Germany recession fears: What could Germany’s economic crisis mean for the EU?

Germany could crash into recession after a decline in exports dampened the nation’s economy, which shrunk by 0.1 percent in this year’s second quarter. When Germany’s statistics were revealed on Wednesday, shock waves rippled through stock markets in Europe and the rest of the world. And as Germany has the Eurozone’s biggest economy, how could the crisis affect the European Union?

Although it’s hard to predict exactly how the EU will be affected by Germany’s economic crisis, there is little chance the bloc will thrive when it’s largest member state is struggling.

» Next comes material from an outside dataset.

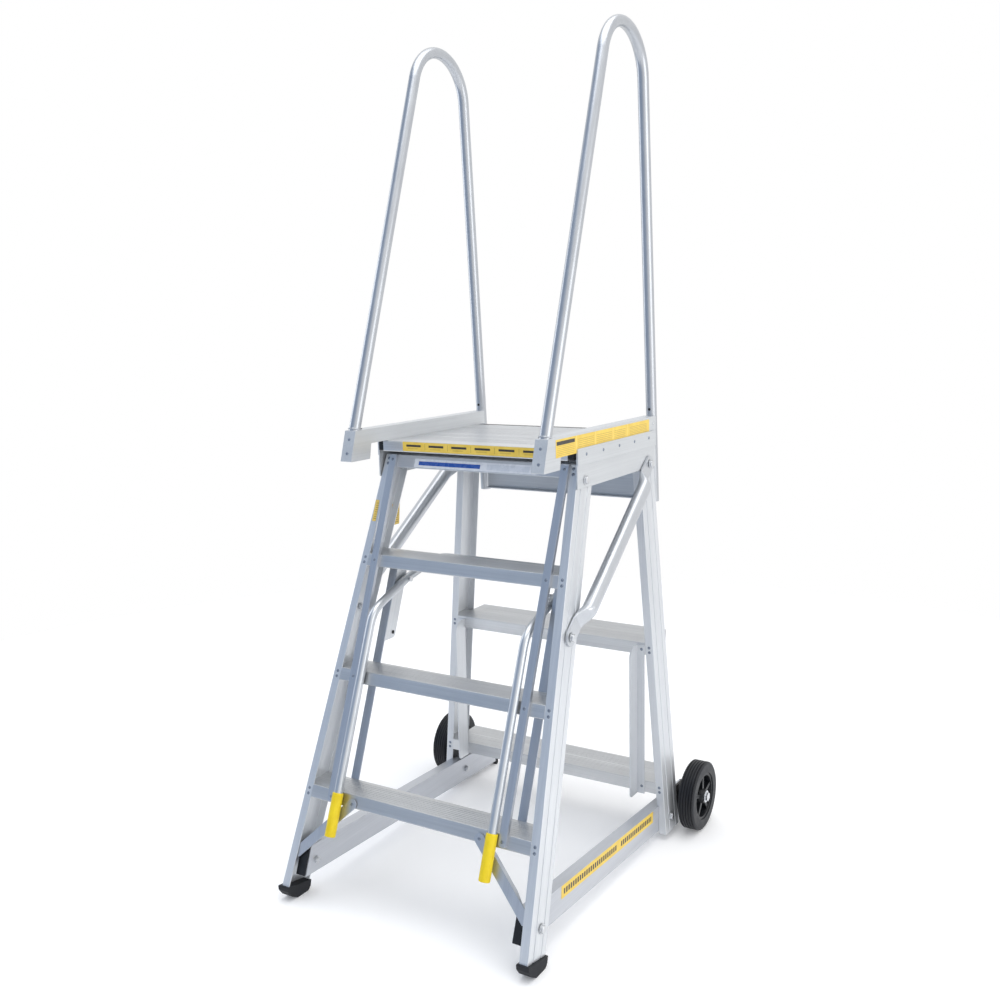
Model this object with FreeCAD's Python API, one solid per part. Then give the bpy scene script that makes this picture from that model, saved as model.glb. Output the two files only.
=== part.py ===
import FreeCAD, Part
import math
import os

# Platform step ladder: a leaning front frame with treads, an upright rear frame,
# a deck with handrail hoops, base rails with wheels, and a swinging carry handle.
# All lengths are millimetres. X is to the right as a climber sees it, Y runs from
# the front to the back and Z is up. Heights are taken from the floor and Y values
# from the line where the front frame's face would meet the floor.

V = FreeCAD.Vector

# Frame of the finished part: Y distance from the toe line to the footprint centre
CENTRE_Y = 514.3

# Front frame
LEAN = 0.386                 # rearward run of the front frame per unit of height
FRONT_FLARE = 0.068          # inward run of each front stile per unit of height
FRONT_WEB_X = 365.0          # stile outer face at floor level
STILE_WALL = 3.0
FRONT_FLANGE = 23.0
FRONT_DEPTH = 85.8           # horizontal depth of the front stile
FRONT_STILE_FOOT_Z = 10.0    # below the slanted cut of the stile's foot
FRONT_STILE_TOP_Z = 1109.0
SHOE_TOP = ((14.0, 41.0), (97.0, 25.0))     # Y and Z of the shoe's slanted rim
SHOE_GRIP = 6.0              # how far the stile reaches into the shoe
SHOE_SIDE = ((9.0, 30.0), (21.0, 13.0), (43.0, 0.0), (84.0, 0.0), (93.0, 9.0))    # toe, sole, heel
SHOE_SIDE_RADII = (6, 8, 8, 6, 6)
SHOE_IN_X = 336.0
SHOE_OUT_X = 369.0
FLANGE_RIVET_INSET = 12.0    # from a stile's outer face to the rivets in its flange
GROOVE_DEPTH = 1.4
GROOVE_WIDTH = 7.0

# Front treads
TREAD_TOPS = (285.0, 570.0, 855.0)
TREAD_HEIGHT = 31.0
TREAD_DEPTH = 80.0
EXTRUSION_WALL = 2.5
RIB_PITCH = 8.0
RIB_GAP = 2.0
RIB_DEPTH = 0.6
BEAM_TOP_Z = 1109.0
BEAM_HEIGHT = 33.0

# Tie strips in front of the treads and straps behind them
STRIP_X = 252.0
STRIP_DRIFT = 0.006          # outward run of a tie strip per unit of height
STRIP_WIDTH = 21.0
STRIP_DEPTH = 10.0
STRIP_WALL = 2.5
STRIP_FOOT_Z = 258.0
STRIP_RIVET_DROP = 15.0
STRAP_X = 252.0
STRAP_WIDTH = 24.0
STRAP_THICK = 3.0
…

Germany accounts for more than a quarter of the EU’s output, with its 83 million people.

The European nation is counted by many of the bloc’s countries as their No 1 trading partner.

This include France, Italy, the Netherlands, Belgium, Slovakia and Sweden.

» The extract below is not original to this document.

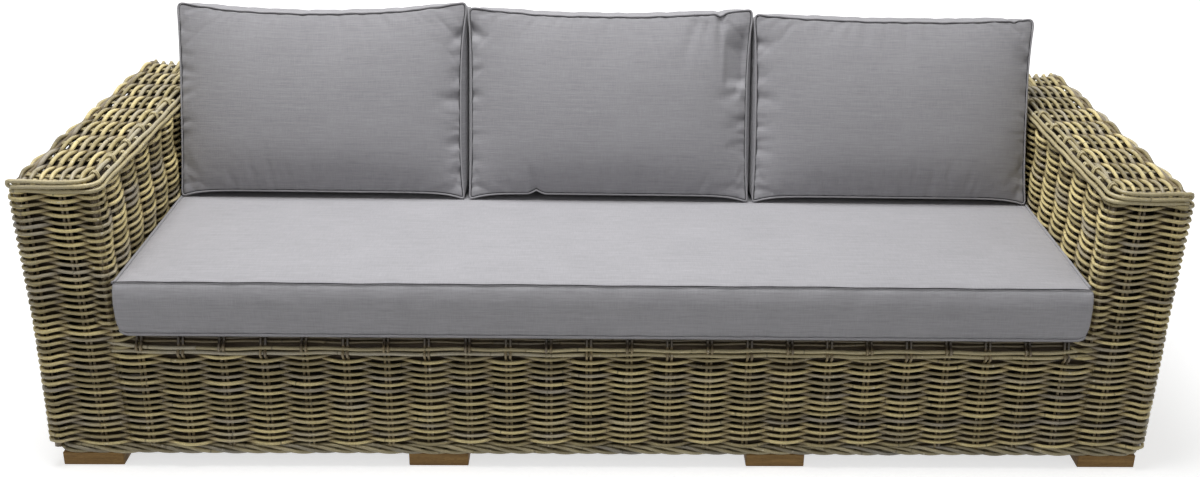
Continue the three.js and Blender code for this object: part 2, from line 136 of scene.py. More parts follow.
def weighted(tree, parts, total=0.0):
    for value, weight in parts:
        total = calculate(tree, "ADD", total, calculate(tree, "MULTIPLY", value, weight))
    return total


def stretched(tree, place, scale):
    return addNode(tree, "ShaderNodeVectorMath", {0: place, 1: scale}, operation="MULTIPLY").outputs[0]


def noise(tree, place, scale=1.0, detail=2.0, roughness=0.5, distortion=0.0):
    return addNode(tree, "ShaderNodeTexNoise", {
        "Vector": place, "Scale": scale, "Detail": detail, "Roughness": roughness,
        "Distortion": distortion}).outputs["Fac"]


def newGroup(name, inputs):
    group = bpy.data.node_groups.new(name, "ShaderNodeTree")
    for socket, kind in inputs.items():
        group.interface.new_socket(socket, in_out="INPUT", socket_type="NodeSocket" + kind)
    return group, group.nodes.new("NodeGroupInput").outputs


def endGroup(group, results):
    for name in results:
        kind = "NodeSocketColor" if name == "Color" else "NodeSocketFloat"
        group.interface.new_socket(name, in_out="OUTPUT", socket_type=kind)
    node = group.nodes.new("NodeGroupOutput")
    for name, value in results.items():
        group.links.new(value, node.inputs[name])
    return group


def wireUp(tree, shader, look, strength, distance):
    for result, key in (("Color", "Base Color"), ("Roughness", "Roughness")):
        if result in look.outputs:
            tree.links.new(look.outputs[result], shader.inputs[key])
    bump = addNode(tree, "ShaderNodeBump", {
        "Height": look.outputs["Height"], "Strength": strength, "Distance": distance})
    tree.links.new(bump.outputs[0], shader.inputs["Normal"])


def meshFrom(bm, name):
    mesh = bpy.data.meshes.new(name)
    bm.to_mesh(mesh)
    bm.free()
    return mesh


# Floor and light

studio = {
    "floorColour": (0.60, 0.60, 0.60, 1),
    "floorRoughness": 0.9,
    "floorShine": 0.1,
    "floorSize": 30,
    "floorGlow": (1.6, 3.6, 0.68, 1.0),  # as seen: from this far to this far out, from this pale to white
    "worldStrength": 0.25,
    "aim": (0, 0, 0.4),
    "lamps": [
        # name, place, watts, size
        ("softboxTop", (-0.45, -0.12, 3.6), 130, 2.6),
        ("softboxLeft", (-3.0, -2.8, 2.0), 5, 1.6),
        ("softboxRight", (3.0, -2.8, 2.0), 5, 1.6),
    ],
}


def seenDirectly(tree):
    rays = tree.nodes.new("ShaderNodeLightPath")
    seen = calculate(tree, "MAXIMUM", rays.outputs["Is Camera Ray"], rays.outputs["Is Glossy Ray"])
    return calculate(tree, "MAXIMUM", seen, rays.outputs["Is Transmission Ray"])


def addStudio(s):
    bm = bmesh.new()
    bmesh.ops.create_grid(bm, x_segments=1, y_segments=1, size=s["floorSize"] / 2)
    mesh = meshFrom(bm, "floor")
    # The floor looks near white and keeps its shadow, but throws back less light than white would
    material, tree, shader = freshMaterial("paleFloor", {
        "Base Color": s["floorColour"], "Roughness": s["floorRoughness"],
        "Specular IOR Level": s["floorShine"], "Emission Color": (1, 1, 1, 1)})
    near, far, pale, white = s["floorGlow"]
    place = addNode(tree, "ShaderNodeTexCoord").outputs["Object"]
    distance = addNode(tree, "ShaderNodeVectorMath", {0: place}, operation="LENGTH").outputs["Value"]
    glow = addNode(tree, "ShaderNodeMapRange", {
        "Value": distance, "From Min": near, "From Max": far, "To Min": pale, "To Max": white}).outputs[0]
    tree.links.new(calculate(tree, "MULTIPLY", glow, seenDirectly(tree)), shader.inputs["Emission Strength"])
    mesh.materials.append(material)
    addLinked("floor", mesh)

    # The camera sees a white backdrop, and the object is lit by less of it
    world = bpy.data.worlds.new("studio")
    world.use_nodes = True
    tree = world.node_tree
    background = tree.nodes["Background"]
    background.inputs["Color"].default_value = (1, 1, 1, 1)
    strength = calculate(tree, "MAXIMUM", seenDirectly(tree), s["worldStrength"])
    tree.links.new(strength, background.inputs["Strength"])
    scene.world = world

    for name, place, watts, size in s["lamps"]:
        lamp = bpy.data.lights.new(name, "AREA")
        lamp.energy = watts
        lamp.shape = "DISK"
        lamp.size = size
        holder = addLinked(name, lamp)
        holder.location = place
        holder.rotation_euler = (Vector(s["aim"]) - Vector(place)).to_track_quat("-Z", "Y").to_euler()


addStudio(studio)
scene.view_settings.view_transform = "Standard"
print("studio set")


# Rattan cane: each cane has its own tone, runs along its length in metres, and carries knuckles,
# long streaks and pale chips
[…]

READ MORE: Germany’s ‘deep’ recession to plummet EU into ‘existential’ crisis

Suppliers throughout Europe earn much of their revenue by selling to big German manufacturers like Daimler, Siemens and ThyssenKrupp.

Katharina Utermöhl, senior economist at the German insurer Allianz told New York Times: “If the largest member state is affected this will also start to weigh on the euro area as a whole because of the close economic relations.”

Should the EU sustain more economic blows, such as a no deal Brexit or a meltdown in Italy, “the risk of a recession is rather high”, according to Ms Utermöhl.

Other economists are even more pessimistic, with Carl Weinberg, the chief international economist at High Frequency Economics saying: “Euroland is headed for a recession.”

He told New York Times that “all the writing is on the wall,” citing numerous indicators of trouble: less production at eurozone factories, surveys showing increasing gloominess among business managers and a contraction in global trade.

NatAlliance global fixed income head Andy Brenner told FOX Business’ Liz Claman on Friday Germany is in “terrible shape”.

He said: “Germany is in terrible shape with negative GDP this week and with their expectations looking for another negative GDP in the third quarter, the Germans are going to be forced to open up their pockets and do fiscal stimulus. In Europe, its crisis mode.”

Germany is especially vulnerable to trade tensions because exports account for almost half of the country’s gross domestic product.

And as Germany battles its downfall, the EU is already struggling with a host of other issues.

According to the EU’s official statistics agency, Eurozone exports fell five percent in June.

And the EU is already battling the potential outcome of a no deal Brexit, which could see the UK leave the bloc without a deal in place on October 31.

In Italy, an unstable government and one of the highest debt burdens in the world, could increase the chances of a Europe-wide financial crisis.